To make this intuitive, imagine you're the head coach of a professional football team. From the outside, most fans only focus on the scoreboard — wins and losses. While those outcomes obviously matter to you as well, your real responsibility lies in managing the process that leads to winning: preparation, situational awareness, analytics and tactical decision-making.
At the most basic level, games are won by scoring more points than the opponent. However, time is limited, and resources are finite. Players can't operate at maximum intensity indefinitely without fatigue or injury. As a result, success depends on extracting maximum value from the moments when your team has possession and leverage.
This reality creates an important strategic tension. When genuine opportunities present themselves, the objective should be to pursue touchdowns rather than defaulting to field goals. A classic example is the fourth-down decision. Attempting a conversion often carries a lower raw probability than kicking, depending on field position. But the expected value of the aggressive choice can be meaningfully higher.
If a team consistently settles for field goals in situations where touchdowns were realistically attainable, it risks falling behind over the course of the game — particularly if the opposing team capitalizes on momentum shifts. Touchdowns compound scoring advantages and unlock the full upside of an offense.
That said, aggression without context is reckless. You don't go for it blindly — and this is precisely where risk topography becomes relevant. By understanding how stock activity moves through different price regions over a defined period, traders can assess whether the environment justifies pressing for higher payoff outcomes — or whether discipline and restraint are warranted.
Plotting a Trade for HOOD Stock
Drilling into HOOD stock, a hierarchical analysis of its historical price data since the company's public market debut reveals that, on any given 10-week period, the expected outcome would range between $111 and $132 (assuming an anchor price of $115.21, Friday's close). Moreover, probability density would peak at around $119, indicating an upward bias.
However, we're not interested in trading the aggregate performance of HOOD stock. Instead, we're seeking to isolate the statistical response to the current quantitative signal. In the past 10 weeks, HOOD printed only four up weeks, leading to an overall downward slope. Under this setup, the forward 10-week returns would be expected to land between $105 and $150, thus demonstrating significant potential dispersion.
To be fair, probability density would likely peak at around $121, which is not that much different from the expected peak density under aggregate conditions. However, density is relatively robust between $115 and $135. In other words, the chance that HOOD stock will end up where it currently stands over the next 10 weeks is about the same as the security reaching $135.
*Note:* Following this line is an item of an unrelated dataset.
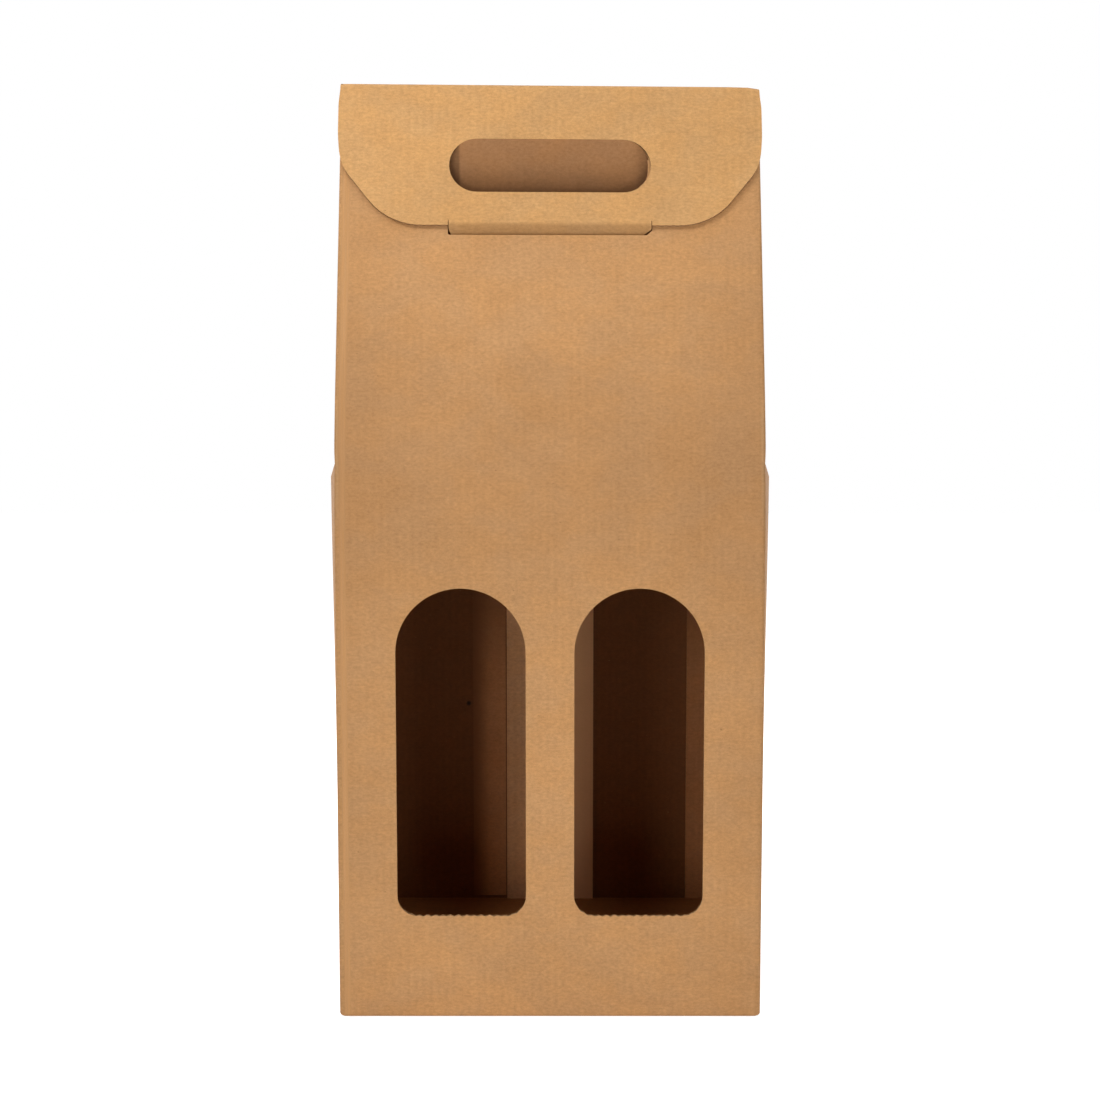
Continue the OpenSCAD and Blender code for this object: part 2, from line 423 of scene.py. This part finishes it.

Let's stop right there for a moment because this unusual dynamic represents a structural advantage for retail traders. Wall Street market makers generally price risk monotonically, meaning that risk rises in proportion to the forward strike price's distance from spot. Under monotonic models (such as Black-Scholes), you would expect the probability of profit of the $135 strike to be significantly lower than the $115 strike.
However, under the quantitative, hierarchical model, the probability density for these two disparate strikes is effectively identical. As such, you are heavily incentivized to consider going for the fourth-down conversion attempt, to extend the football analogy.
What's more, risk topography shows projected heightened activity between the $130 and $135 strike prices. Given that traders may be active in this zone, it's not unreasonable to believe that HOOD stock — under the right circumstances — could terminate at $135.
Granted, the data points to $121 being the most likely terminal value at the end of the next 10 weeks. However, my point is that, using risk topography, the hard numbers arguably justify an aggressive wager.
Going for the Big Win
Acknowledging that we're targeting maximal expected value, I believe the 130/135 bull call spread expiring Feb. 20, 2026, fits the bill. By putting $120 at risk, you would be betting that HOOD stock rises through the $135 strike at expiration. If it does, the maximum profit would be $380, a payout of about 317%.
Yes, you can go for the 115/120 bull spread, also expiring February 20. In this case, the required debit would be $240, with a chance to earn only $260, a payout of a little over 108%. With the original 130/135 spread, you're putting less money at risk and getting a much bigger payout.
Not only that, you can see that by winning a couple of these big trades, you may be better positioned to be profitable over the long run. This is why optimizing for smart, calculated risks can outperform probability-maximizing strategies over time.